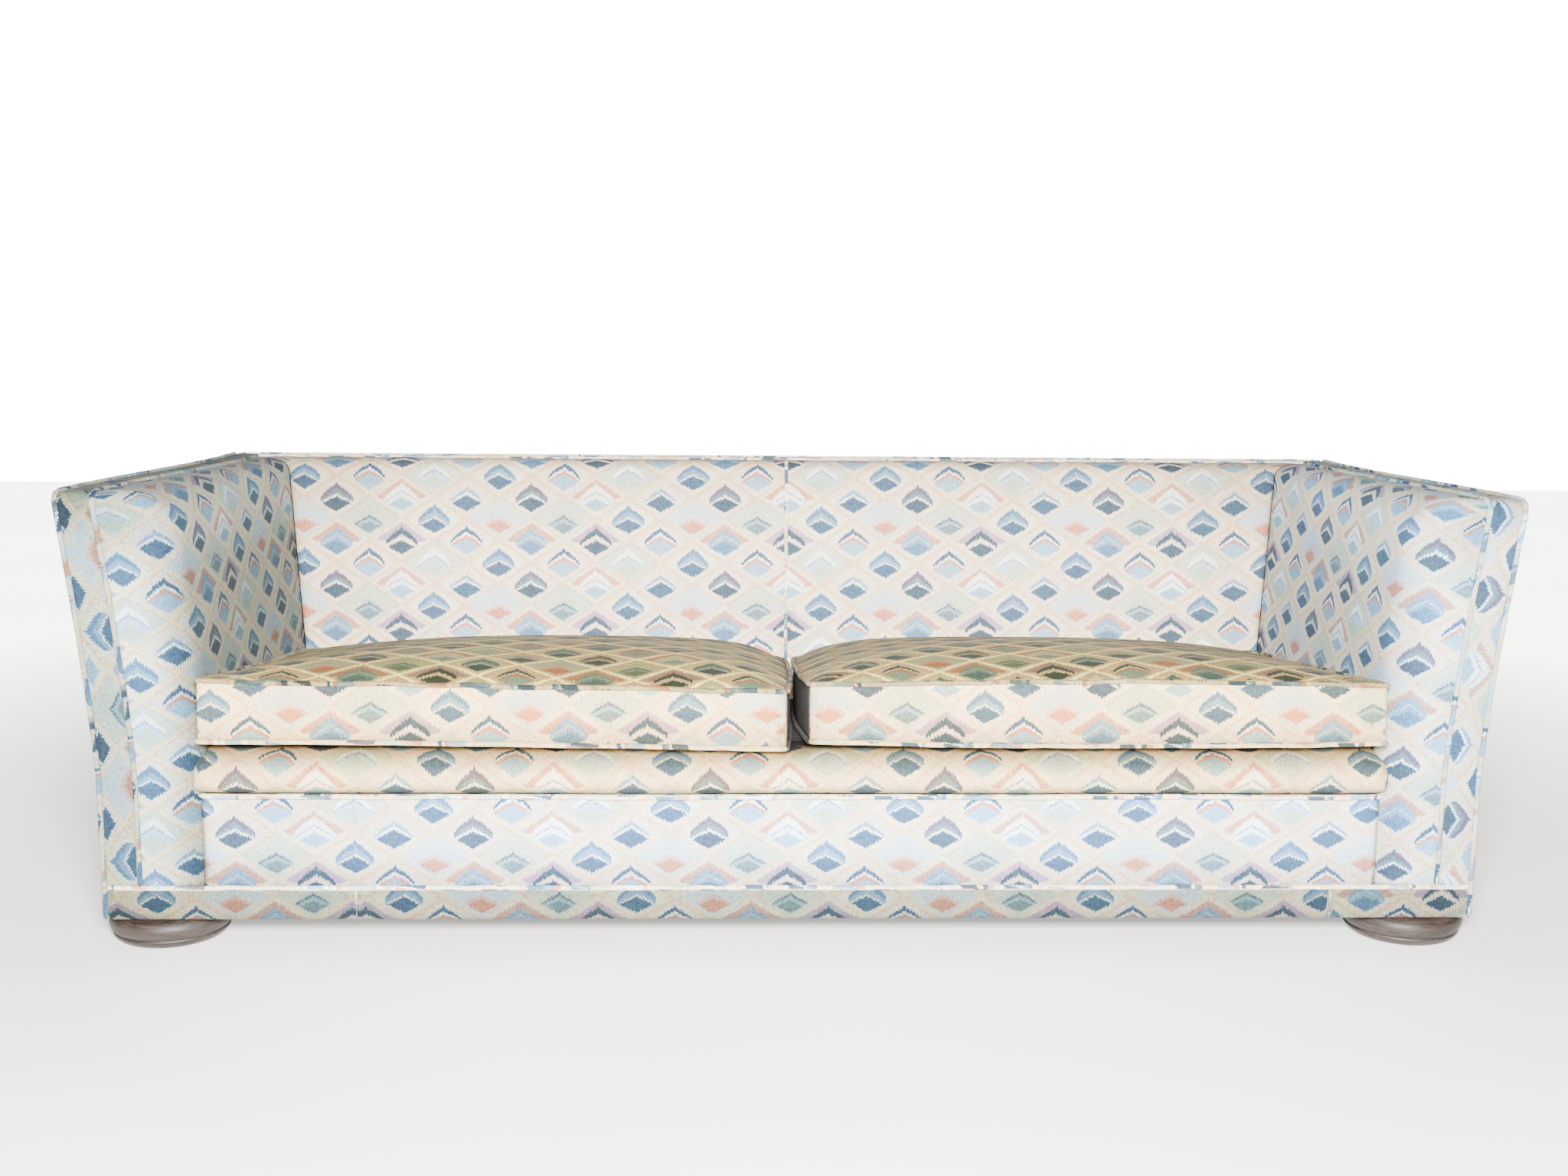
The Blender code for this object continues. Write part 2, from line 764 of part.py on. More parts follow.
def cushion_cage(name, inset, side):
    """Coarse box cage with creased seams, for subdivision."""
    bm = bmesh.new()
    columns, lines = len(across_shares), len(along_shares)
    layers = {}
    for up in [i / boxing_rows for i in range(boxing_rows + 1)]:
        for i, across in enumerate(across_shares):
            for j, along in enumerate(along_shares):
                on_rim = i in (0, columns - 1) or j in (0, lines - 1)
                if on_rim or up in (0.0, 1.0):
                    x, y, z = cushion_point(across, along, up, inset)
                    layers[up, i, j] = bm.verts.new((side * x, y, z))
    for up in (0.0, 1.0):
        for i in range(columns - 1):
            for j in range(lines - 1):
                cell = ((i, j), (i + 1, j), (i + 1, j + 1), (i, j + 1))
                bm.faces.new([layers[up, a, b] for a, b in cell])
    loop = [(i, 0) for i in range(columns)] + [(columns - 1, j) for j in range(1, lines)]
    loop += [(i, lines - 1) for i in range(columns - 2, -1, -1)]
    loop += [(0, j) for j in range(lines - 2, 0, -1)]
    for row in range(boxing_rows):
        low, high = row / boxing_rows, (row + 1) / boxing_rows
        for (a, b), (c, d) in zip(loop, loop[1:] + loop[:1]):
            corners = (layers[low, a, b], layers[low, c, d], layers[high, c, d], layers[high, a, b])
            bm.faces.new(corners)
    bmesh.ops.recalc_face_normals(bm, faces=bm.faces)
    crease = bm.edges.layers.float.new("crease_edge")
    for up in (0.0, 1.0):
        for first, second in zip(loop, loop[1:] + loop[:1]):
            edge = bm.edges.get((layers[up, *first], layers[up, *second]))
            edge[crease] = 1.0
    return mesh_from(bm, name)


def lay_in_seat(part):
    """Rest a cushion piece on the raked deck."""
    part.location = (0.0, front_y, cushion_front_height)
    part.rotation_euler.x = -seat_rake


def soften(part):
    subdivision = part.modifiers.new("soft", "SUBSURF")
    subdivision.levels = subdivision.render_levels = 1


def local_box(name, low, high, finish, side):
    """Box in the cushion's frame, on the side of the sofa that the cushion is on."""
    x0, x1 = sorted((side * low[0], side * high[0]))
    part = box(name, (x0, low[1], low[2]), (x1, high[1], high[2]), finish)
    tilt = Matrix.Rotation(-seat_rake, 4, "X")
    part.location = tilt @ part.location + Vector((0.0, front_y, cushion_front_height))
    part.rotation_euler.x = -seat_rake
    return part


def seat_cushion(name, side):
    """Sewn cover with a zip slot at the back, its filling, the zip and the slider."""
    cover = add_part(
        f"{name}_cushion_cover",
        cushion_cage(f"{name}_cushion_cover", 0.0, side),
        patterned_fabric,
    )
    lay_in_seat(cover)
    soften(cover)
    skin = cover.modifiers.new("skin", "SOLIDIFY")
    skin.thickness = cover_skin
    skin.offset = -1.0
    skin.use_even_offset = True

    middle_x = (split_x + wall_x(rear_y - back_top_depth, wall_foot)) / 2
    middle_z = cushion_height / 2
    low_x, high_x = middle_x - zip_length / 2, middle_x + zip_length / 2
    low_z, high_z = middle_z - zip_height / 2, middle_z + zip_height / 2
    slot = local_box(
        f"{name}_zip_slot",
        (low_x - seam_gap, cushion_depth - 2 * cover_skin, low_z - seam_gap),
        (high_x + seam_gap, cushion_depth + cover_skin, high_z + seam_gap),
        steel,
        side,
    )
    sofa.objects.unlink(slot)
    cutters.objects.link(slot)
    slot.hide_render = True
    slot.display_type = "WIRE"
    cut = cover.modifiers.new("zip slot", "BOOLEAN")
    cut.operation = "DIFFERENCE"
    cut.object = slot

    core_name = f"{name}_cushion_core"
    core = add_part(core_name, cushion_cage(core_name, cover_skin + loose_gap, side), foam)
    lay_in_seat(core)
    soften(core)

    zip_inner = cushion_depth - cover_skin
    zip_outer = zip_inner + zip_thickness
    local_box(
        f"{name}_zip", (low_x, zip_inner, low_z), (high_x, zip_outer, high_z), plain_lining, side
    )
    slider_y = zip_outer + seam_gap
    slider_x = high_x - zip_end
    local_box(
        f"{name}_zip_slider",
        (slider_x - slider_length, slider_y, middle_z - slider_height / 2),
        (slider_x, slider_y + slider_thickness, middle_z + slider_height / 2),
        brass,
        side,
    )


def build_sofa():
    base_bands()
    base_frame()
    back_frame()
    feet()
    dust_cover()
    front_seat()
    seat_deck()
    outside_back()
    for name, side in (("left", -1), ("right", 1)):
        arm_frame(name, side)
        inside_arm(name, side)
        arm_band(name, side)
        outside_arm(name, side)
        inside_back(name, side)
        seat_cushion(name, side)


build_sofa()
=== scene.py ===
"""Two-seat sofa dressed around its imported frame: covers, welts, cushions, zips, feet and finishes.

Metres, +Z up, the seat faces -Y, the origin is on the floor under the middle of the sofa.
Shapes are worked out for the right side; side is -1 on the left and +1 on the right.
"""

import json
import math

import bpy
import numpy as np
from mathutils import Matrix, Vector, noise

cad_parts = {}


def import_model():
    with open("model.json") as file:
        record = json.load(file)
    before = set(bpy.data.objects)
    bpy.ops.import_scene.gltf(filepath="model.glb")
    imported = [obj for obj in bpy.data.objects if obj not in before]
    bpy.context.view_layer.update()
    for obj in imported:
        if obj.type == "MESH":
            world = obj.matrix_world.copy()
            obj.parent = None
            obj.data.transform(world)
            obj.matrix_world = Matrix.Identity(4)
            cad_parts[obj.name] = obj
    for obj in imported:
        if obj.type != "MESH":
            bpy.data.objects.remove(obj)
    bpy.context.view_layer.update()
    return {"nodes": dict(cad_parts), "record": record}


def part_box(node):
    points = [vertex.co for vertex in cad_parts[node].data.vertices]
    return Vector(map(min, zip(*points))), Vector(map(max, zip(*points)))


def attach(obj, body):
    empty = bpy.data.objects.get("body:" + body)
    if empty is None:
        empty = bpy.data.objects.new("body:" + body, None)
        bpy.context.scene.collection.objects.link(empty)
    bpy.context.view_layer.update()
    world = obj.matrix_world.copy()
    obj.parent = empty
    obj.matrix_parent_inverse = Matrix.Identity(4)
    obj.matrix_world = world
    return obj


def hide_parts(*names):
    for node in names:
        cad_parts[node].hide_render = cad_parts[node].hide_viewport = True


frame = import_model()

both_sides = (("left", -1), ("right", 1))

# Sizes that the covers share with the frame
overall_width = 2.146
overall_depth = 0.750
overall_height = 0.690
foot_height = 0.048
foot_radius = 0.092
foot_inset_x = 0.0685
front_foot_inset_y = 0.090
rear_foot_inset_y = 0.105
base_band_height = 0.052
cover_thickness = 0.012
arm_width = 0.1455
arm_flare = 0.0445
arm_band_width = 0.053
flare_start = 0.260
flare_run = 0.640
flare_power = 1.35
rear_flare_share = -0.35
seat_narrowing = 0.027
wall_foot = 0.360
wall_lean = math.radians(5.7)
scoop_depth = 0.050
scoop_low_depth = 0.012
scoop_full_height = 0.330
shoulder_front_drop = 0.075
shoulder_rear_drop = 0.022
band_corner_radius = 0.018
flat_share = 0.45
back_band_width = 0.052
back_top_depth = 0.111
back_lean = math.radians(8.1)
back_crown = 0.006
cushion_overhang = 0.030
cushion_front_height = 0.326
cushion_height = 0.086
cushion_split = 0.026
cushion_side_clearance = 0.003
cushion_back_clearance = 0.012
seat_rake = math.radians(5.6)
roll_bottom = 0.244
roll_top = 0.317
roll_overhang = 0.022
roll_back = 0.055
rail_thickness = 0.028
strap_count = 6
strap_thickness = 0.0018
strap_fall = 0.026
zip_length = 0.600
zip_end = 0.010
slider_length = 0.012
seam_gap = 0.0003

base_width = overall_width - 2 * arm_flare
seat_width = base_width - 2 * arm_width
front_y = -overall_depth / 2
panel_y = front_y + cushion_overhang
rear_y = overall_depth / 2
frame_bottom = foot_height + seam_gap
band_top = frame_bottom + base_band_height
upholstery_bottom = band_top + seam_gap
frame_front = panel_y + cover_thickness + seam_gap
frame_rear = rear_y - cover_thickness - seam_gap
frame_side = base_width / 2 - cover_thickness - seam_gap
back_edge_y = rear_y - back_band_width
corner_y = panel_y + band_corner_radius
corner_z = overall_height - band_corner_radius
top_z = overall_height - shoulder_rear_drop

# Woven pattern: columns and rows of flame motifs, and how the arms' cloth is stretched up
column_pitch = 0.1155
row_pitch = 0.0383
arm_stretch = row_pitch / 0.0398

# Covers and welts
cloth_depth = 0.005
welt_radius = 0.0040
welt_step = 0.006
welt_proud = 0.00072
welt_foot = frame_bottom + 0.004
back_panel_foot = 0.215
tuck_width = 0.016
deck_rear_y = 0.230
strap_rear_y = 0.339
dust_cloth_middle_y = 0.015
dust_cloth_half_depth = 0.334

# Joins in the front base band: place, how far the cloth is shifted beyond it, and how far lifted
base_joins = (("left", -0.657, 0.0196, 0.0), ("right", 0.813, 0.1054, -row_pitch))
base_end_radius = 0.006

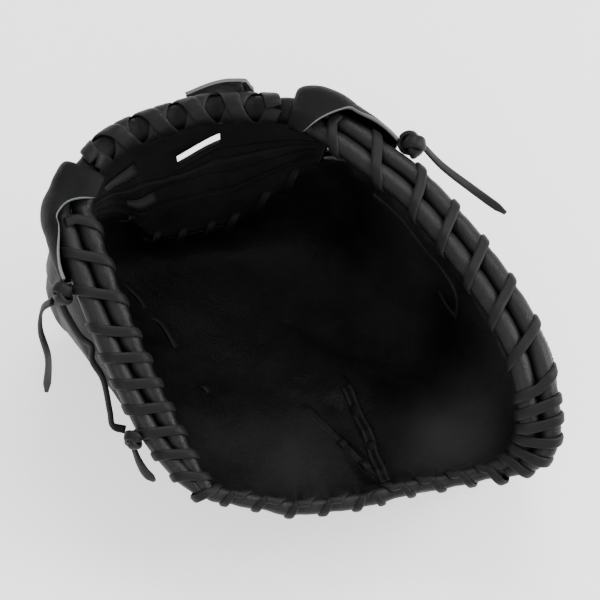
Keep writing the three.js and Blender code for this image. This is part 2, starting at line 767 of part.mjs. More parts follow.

## GOAL
Of all the entries above, repeat only the lines from the line that has "dust_cover()" to the line that has "record = json.load(file)", both lines included, exactly.

## TASK OUTPUT
    dust_cover()
    front_seat()
    seat_deck()
    outside_back()
    for name, side in (("left", -1), ("right", 1)):
        arm_frame(name, side)
        inside_arm(name, side)
        arm_band(name, side)
        outside_arm(name, side)
        inside_back(name, side)
        seat_cushion(name, side)


build_sofa()
=== scene.py ===
"""Two-seat sofa dressed around its imported frame: covers, welts, cushions, zips, feet and finishes.

Metres, +Z up, the seat faces -Y, the origin is on the floor under the middle of the sofa.
Shapes are worked out for the right side; side is -1 on the left and +1 on the right.
"""

import json
import math

import bpy
import numpy as np
from mathutils import Matrix, Vector, noise

cad_parts = {}


def import_model():
    with open("model.json") as file:
        record = json.load(file)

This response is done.